Wednesday 11 November 2020

Re: [Downtown Dharma Listserve] Dharma Reading Group: Talking Race, Love and Liberation - Sat., Oct. 17, 5pm

Hi all,

For the next installment of our reading group focused on  Radical Dharma: Talking Race, Love and Liberation, by Rev. angel Kyodo williams, Lama Rod Owens, and Jasmine Syedullah, we'll be meeting this Saturday, November 14 at 5:30. The Zoom link is here:


For this week's discussion we have a few questions to motivate our conversation. We won't necessarily adhere strictly to these questions; they're only for starters. Please feel free to join even if you haven't read the book or if you think you might like to read it in the future. 

This week's questions!



  • What do you think about the concept of freedom as an acceptance of a lack of control? Can you remember moments when relinquishing a sense of control felt freeing to you, particularly within the context of shaping or maintaining your personal identity? Rev Angel writes:

"One of the extraordinary things about liberation is that you do not feel the need to control things when you're free. And the freer you get, the less you feel the need to control. Because the illusory nature of control becomes clear to you. It's like, 'I'm just making this up! I'm not actually controlling anything.'"

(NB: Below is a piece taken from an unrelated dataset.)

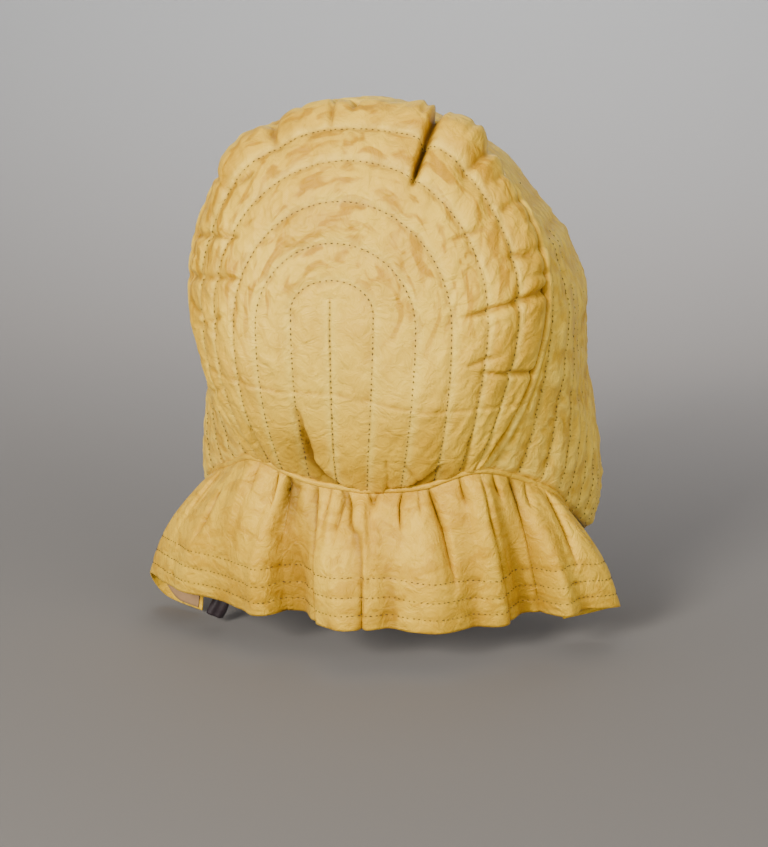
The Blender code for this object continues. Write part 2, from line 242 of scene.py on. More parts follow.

  • Each of the authors write beautifully about how self-love, healing, and compassion are related to being intimately present with our personal woundedness and pain. Can you think of examples from your life where your self-love and love for others expanded through sitting with your pain? I loved this quote!

"The most profound practice I have ever been taught by my teachers is simply letting my shit fall apart, developing the courage to sit with all of my rough edges, the ugliness, the destructive and suffocating story lines I have perpetuated about myself, and letting go of the same suffocating storylines others maintain about me"


  • What is the relationship between meditation and the enactment of love in the world? Do you see meditation as something that can help us cope with disappointment or frustration so that we can pursue our goals? Is it something that helps us understand suffering, and its causes, more clearly so that we can better help? Do you believe Jasmine Syedullah's more expansive, utopian claim that the power of a meditation practice lies in empowering us to stand in community with people--not directed towards particular goals or aims--but simply together with faith in a loving world?

"Love is liberation, and liberation is love...You neve really know what might happen. This is how I want to learn to want to be free...singing each other's radical wisdom, waking up to ourselves, our dead, to their hearts and hunger, to their dreams of someday, I believe"


  • Did anything in this section unsettle you? For me it was the assertion that for white people, love is too private and interpersonal and not an "earthy, grounded power to be wielded for justice."



With LOVE (obviously),

Luke


On Fri, Oct 30, 2020 at 5:43 PM Luke Horvath <lukehorvathnd@gmail.com> wrote:
Hi all,

This is a reminder that our next monthly book club to discuss Radical Dharma will take place November 14th at 5:30pm (meeting the second Saturday of the month to avoid crossover with Thanksgiving). Prior to the meeting we'll send out a list of discussion questions. This meeting will focus on Section II of the book: "Stakeholders-What We Bring Forward"

Thanks,

Luke

On Fri, Oct 9, 2020 at 4:58 PM Vince Lampone <vince.lampone@gmail.com> wrote:
Hi everyone,

On the third Saturday of each month, a friendly collection of folks from the sangha meet on Zoom to discuss readings that relate to the dharma

For the next few months, we'll be focusing on the book Radical Dharma: Talking Race, Love and Liberation, by Rev. angel Kyodo williams, Lama Rod Owens, and Jasmine Syedullah.

Our next group meeting is next Saturday, October 17, from 5 to 6:30pm. If you're keen to explore how Buddhism intersects with racial justice, or seek deeper connections with folks from our sangha, you're warmly invited to join us! We'll examine themes from the first few chapters then.